- Church: Roman Catholic
- See: Cork and Ross
- Appointed: 19 December 1997
- Installed: 8 February 1998
- Term ended: 30 June 2019
- Predecessor: Michael Murphy
- Successor: Fintan Gavin
- Previous posts: Diocesan administrator of Cork and Ross Auxiliary bishop of Cork and Ross Titular bishop of Leptis Magna Parish priest of Turners Cross parish, Cork President of St Finbarr's College, Farranferris

Orders
- Ordination: 20 June 1965 by Cornelius Lucey
- Consecration: 29 April 1984 by Michael Murphy

Personal details
- Born: 2 November 1939 (age 86) Inchigeela, County Cork, Ireland
- Motto: Through Mary to Jesus

= John Buckley (bishop) =

Irish former Roman Catholic prelate (born 1939)

John Buckley (born 2 November 1939) is an Irish former Roman Catholic prelate who served as Bishop of Cork and Ross between 1998 and 2019.

==Early life and education==
Buckley was born in Gruaige, Inchigeela, County Cork on 2 November 1939.

He is an accomplished road bowler, a sport which was described as being "like a virus for which there is no cure".

Buckley studied for the priesthood at St Patrick's College, Maynooth, and was subsequently ordained a priest for the Diocese of Cork and Ross on 20 June 1965.

== Presbyteral ministry ==
Buckley taught at St Finbarr's College, Farranferris, until he was subsequently appointed president of the college in 1975. He also served for one year as parish priest of Turners Cross parish, Cork.

== Episcopal ministry ==

=== Auxiliary Bishop of Cork and Ross ===
Buckley was appointed auxiliary bishop of Cork and Ross and titular bishop of Leptis Magna by Pope John Paul II on 16 March 1984. He was consecrated by the Bishop of Cork and Ross, Michael Murphy, on 29 April at the Cathedral of St Mary and St Anne, Cork.

Following the death of Murphy on 7 October 1996, Buckley was appointed diocesan administrator on 10 October.

=== Bishop of Cork and Ross ===
Buckley was appointed Bishop of Cork and Ross by Pope John Paul II on 19 December 1997.

He was installed on 8 February 1998 at the Cathedral of St Mary and St Anne, Cork.

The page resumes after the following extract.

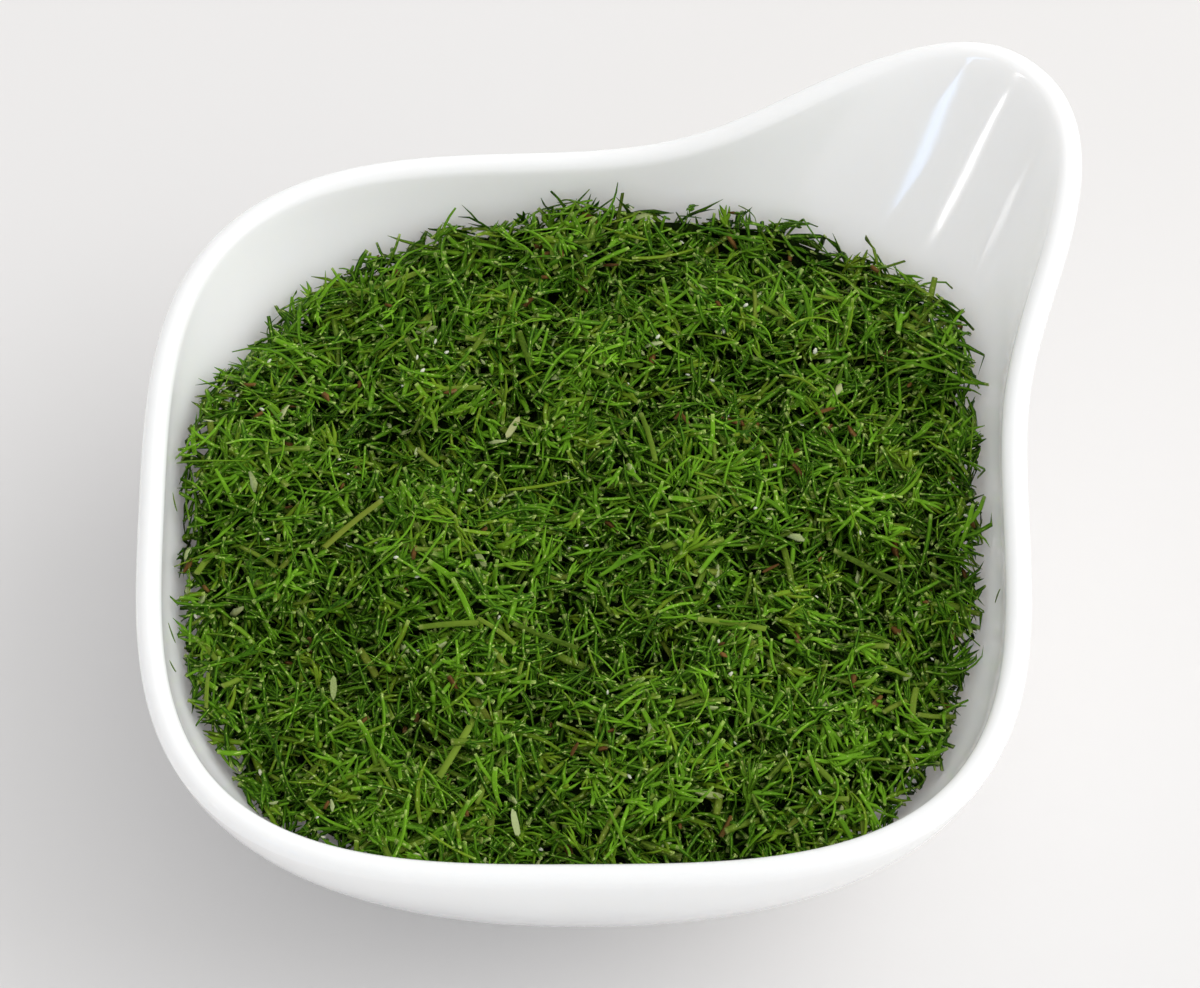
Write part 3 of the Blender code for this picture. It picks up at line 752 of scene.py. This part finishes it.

Following his installation, Buckley did not move into the episcopal palace, continuing to live at a house in Turners Cross instead. He is also noted for promising in 2006 to personally invite Pope Benedict XVI to Cork, were the county senior hurling team to win a third All-Ireland championship in succession, a feat which ultimately was not achieved.

Buckley also supported calls by campaigners to make a mass grave for Magdalene women at Sunday's Well more accessible to the public, which followed his call for the remains of Little Nellie, considered the "unofficial patron saint of Cork", to be exhumed.

During his episcopate, Buckley also served as a member of the commission for pastoral care of the Irish Catholic Bishops' Conference, and chaired its council on healthcare.

== Retirement ==
In accordance with canon law, Buckley submitted his episcopal resignation to the Congregation for Bishops on his 75th birthday on 2 November 2014, but was expected to remain in the see until a successor was appointed.

He remained in the see until the appointment of his successor, Fintan Gavin, on 8 April 2019.